关于这个模型的大概过程

Open fudanchenjiahao opened this issue 6 years ago • 1 comments

template是一句话，然后可能句子有两个blank。将两个答案合在一起，做个masked的self-attention（只能看到当前预测词之前的信息），然后以这个结果作为query。另外一边，那句话（带有两个mask token）作为key和value，再做一次attention，再经过一个FF就得到了一层的输出。下一层的query来源于上一层的输出再经过一个self-attention，key和value不变，还是template。然后重复这一过程。是不是这就是训练过程啊。老铁，是不是这就是模型大概过程啊，我主要的疑惑是训练时候decoder那边的input是不是就是只是两个blank处真实答案的拼接，还是原句都会和他们拼接在一起

Mar 28 '19 11:03 fudanchenjiahao

In case someone has similar questions, I'll try to address my answer in English.

You may refer to our paper for details about the model.
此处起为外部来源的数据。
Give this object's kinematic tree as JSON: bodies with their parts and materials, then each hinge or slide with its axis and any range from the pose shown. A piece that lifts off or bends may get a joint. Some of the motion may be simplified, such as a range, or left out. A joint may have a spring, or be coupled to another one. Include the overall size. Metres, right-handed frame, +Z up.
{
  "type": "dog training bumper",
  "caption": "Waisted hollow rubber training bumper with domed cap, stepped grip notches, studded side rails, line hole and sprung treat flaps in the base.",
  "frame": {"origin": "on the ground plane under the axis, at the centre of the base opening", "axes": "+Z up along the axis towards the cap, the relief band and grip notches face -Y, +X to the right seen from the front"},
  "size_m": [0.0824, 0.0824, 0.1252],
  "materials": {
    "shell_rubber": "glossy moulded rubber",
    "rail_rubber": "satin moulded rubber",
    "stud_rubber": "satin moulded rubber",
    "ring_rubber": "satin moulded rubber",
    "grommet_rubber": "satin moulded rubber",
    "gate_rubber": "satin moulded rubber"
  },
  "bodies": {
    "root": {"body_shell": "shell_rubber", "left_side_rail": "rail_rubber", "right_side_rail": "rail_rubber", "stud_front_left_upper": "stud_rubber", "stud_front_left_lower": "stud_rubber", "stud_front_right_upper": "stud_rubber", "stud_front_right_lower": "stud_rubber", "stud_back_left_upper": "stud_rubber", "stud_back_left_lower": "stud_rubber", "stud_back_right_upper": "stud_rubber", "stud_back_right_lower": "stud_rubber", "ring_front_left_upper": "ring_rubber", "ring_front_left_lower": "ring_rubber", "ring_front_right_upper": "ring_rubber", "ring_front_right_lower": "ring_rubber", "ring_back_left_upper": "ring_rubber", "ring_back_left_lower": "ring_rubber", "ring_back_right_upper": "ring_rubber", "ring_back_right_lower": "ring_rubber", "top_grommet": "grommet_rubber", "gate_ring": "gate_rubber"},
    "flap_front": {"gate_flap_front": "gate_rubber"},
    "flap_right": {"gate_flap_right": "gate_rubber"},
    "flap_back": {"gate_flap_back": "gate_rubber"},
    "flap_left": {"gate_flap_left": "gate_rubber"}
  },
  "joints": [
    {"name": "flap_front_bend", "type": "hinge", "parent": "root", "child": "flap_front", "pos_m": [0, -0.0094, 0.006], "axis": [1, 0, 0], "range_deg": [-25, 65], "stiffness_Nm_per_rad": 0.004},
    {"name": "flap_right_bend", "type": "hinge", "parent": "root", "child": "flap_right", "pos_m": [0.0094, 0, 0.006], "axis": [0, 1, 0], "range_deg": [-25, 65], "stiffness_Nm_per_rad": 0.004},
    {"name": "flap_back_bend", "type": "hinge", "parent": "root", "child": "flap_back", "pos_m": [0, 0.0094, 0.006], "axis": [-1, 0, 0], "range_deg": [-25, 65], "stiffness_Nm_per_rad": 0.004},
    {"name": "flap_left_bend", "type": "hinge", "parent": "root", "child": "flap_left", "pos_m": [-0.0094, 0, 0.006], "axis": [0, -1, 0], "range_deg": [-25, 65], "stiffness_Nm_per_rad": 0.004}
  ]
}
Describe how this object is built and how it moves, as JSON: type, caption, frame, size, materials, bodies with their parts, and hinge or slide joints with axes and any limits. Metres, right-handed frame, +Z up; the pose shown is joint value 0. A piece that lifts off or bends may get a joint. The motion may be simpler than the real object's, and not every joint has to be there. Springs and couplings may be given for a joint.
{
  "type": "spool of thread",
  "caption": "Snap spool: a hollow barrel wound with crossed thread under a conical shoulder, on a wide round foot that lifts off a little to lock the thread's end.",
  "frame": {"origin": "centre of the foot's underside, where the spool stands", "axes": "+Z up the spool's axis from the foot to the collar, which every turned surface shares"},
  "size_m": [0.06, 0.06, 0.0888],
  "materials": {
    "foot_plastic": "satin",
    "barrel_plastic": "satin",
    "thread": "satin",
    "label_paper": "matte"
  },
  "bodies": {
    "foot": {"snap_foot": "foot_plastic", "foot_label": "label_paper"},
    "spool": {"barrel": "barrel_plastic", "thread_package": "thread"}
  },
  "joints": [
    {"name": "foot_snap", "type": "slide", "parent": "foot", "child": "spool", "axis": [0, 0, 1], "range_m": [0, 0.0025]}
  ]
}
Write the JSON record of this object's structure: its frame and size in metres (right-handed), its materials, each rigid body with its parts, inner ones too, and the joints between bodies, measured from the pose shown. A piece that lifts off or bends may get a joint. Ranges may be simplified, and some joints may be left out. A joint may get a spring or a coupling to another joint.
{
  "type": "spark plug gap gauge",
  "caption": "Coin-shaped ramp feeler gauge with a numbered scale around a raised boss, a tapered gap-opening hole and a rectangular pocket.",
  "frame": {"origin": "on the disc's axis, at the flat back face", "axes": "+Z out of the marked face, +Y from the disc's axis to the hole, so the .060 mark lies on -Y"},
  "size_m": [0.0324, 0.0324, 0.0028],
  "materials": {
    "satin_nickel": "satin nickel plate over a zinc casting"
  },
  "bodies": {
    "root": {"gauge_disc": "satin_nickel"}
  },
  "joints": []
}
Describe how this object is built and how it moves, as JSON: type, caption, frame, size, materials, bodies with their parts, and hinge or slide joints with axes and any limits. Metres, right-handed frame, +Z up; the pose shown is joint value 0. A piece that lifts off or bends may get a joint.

Regarding your question, when the template contains multiple blanks, we fill in the blanks one by one(instead of concatenating all answers as you mentioned). In the decoder, the whole template is exposed for attention(similar to the "encoder-decoder attention" in vanilla Transformer) while the answer for the current blank goes through the masked self-attention process.

Apr 09 '19 05:04 VegB